In the period following Peter's reign, the function of Russian engravings changed sharply. The concerns of education and documentation gave way to the pomp and splendour of the mid-18th c. Baroque art. The new constellation of Russian engravers was headed by I.A. Sokolov, the most talented of them all. His brilliant engraved portraits of Empresses Anna and Elizabeth, made from original paintings by Louis Caravaque, set the standard for the representative images of these rulers. The engraved pictures of coronation festivities, triumphal parades and fireworks of the 1730s and 40s glorified the grandeur and splendour of the Russian Imperial court. The scale of construction in St Petersburg, its ornate baroque palaces, the grand design of the central embankments of the Neva and the width of its main avenues were captured by the masters of the Engraving Chamber at the Academy of Sciences: A.A. Grekov, E.G. Vinogradov, P.A. Artemyev and N.F. Chelnakov, who used the inspired drawings by the landscape artist M.I. Makhaev. The plan of St Petersburg published in 1753 became a monument to their remarkable achievements and a splendid example of Russian engraving art.
The beauty of St Petersburg's architecture and landscapes inspired many generations of Russian and European engravers. The Hermitage has an extremely full collection of views of the capital made in the late 18th-early 19th cc. in the aquatint and etching techniques by the English artist Th. Malton, Austrian landscape painters father and son Lory, and the Swedish artist B. Patersen who lived in St Petersburg for a long time. Their plates, painted in vivid watercolours, are priceless examples of landscape prints. Just as important are the views of Pavlovsk, Tsarskoye Selo, Peterhof and other suburban parks made in the 1800s by the masters of the landscape engraving class at the St Petersburg Academy of Fine Arts. Engravings by A.G. Ukhtomsky, S.F. Galaktionov and I.V. Chesky, based on the original paintings by S.F. Shchedrin, introduced the audience to a new stage in the development of landscape painting, influenced by the ideas and tastes of the Age of Sentimentalism.

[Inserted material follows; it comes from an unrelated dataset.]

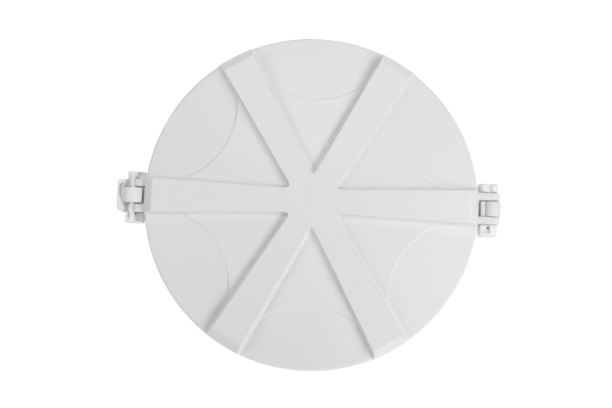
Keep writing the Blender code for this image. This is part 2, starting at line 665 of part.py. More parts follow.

The new technology of lithography, which came to Russia in the 1810s, allowed artists like A.O. Orlovsky, A.Ye. Martynov, K.P. Beggrov, F.-V. Perrot to immortalize the views of St Petersburg in the age of Pushkin and Gogol. The type-scenes by K.A. Zelentsov, I.S. Shchedrovsky, V.F. Timm and other contemporary genre artists reflected the transformation of street scenes into an independent genre in the middle of the 19th century. Series of tone and colour lithographs prepared by publishers I. Datsiaro and I. Velten in the 1840s-1860s continued to pay tribute to the historic centre of St Petersburg and its environs. At the turn of the 20th century, this topic also attracted the artists belonging to the "World of Art" movement, such as A.N. Benois, M.V. Dobuzhinsky, A.P. Ostroumova-Lebedeva. Their works, "tinted with the shade of tender and perfect memory", became part of the city's pictorial history.
The Hermitage also possesses a large number of engravings showing other Russian cities, country estates and monasteries of the 18th and 19th centuries, which have often radically changed since then.
A very valuable section of the Hermitage prints collection contains around 20,000 engraved and lithographed portraits. The collection includes nearly all the engravers working in this genre from the second half of the 18th to the end of the 19th century. The most well-known artists are I.I. Kolpakov, Ye.P. Chemesov, I.A. Bersenev, G.I. Skorodumov, I.A. Selivanov, N.I. Utkin etc. Equally proficient in the various technologies of engraving and etching, these artists created exceptionally perceptive masterpieces reflecting the different characters they portrayed. As well as capturing their inner thoughts, their works are characterized by expressive individual features. The Hermitage has an exhaustive collection of Russian portrait lithographs. It contains early works by P.F. Sokolov, A.O. Orlovsky, the brothers A. and K. Bryullov, A.G. Venetsianov and many other artists who mastered the technique of painting on stone. Their portrait lithographs, as well as those by their followers V.I. Pogonkin, Ye.I. Geitman, A.F. Gippius, P.F. Borel, P.I. Smirnov, P.I. Razumikhin and many other 19th-century lithographers form a wonderfully diverse and valuable collection of portraits of important statesmen, writers, actors, artists and anonymous private persons. The portrait lithographs by V.A. Serov, A.N. Benois, B.M. Kustodiev and F. Malyavin represent the new artistic trends of the turn of the 20th century and the abiding interest in the refined and magical art of printed graphics.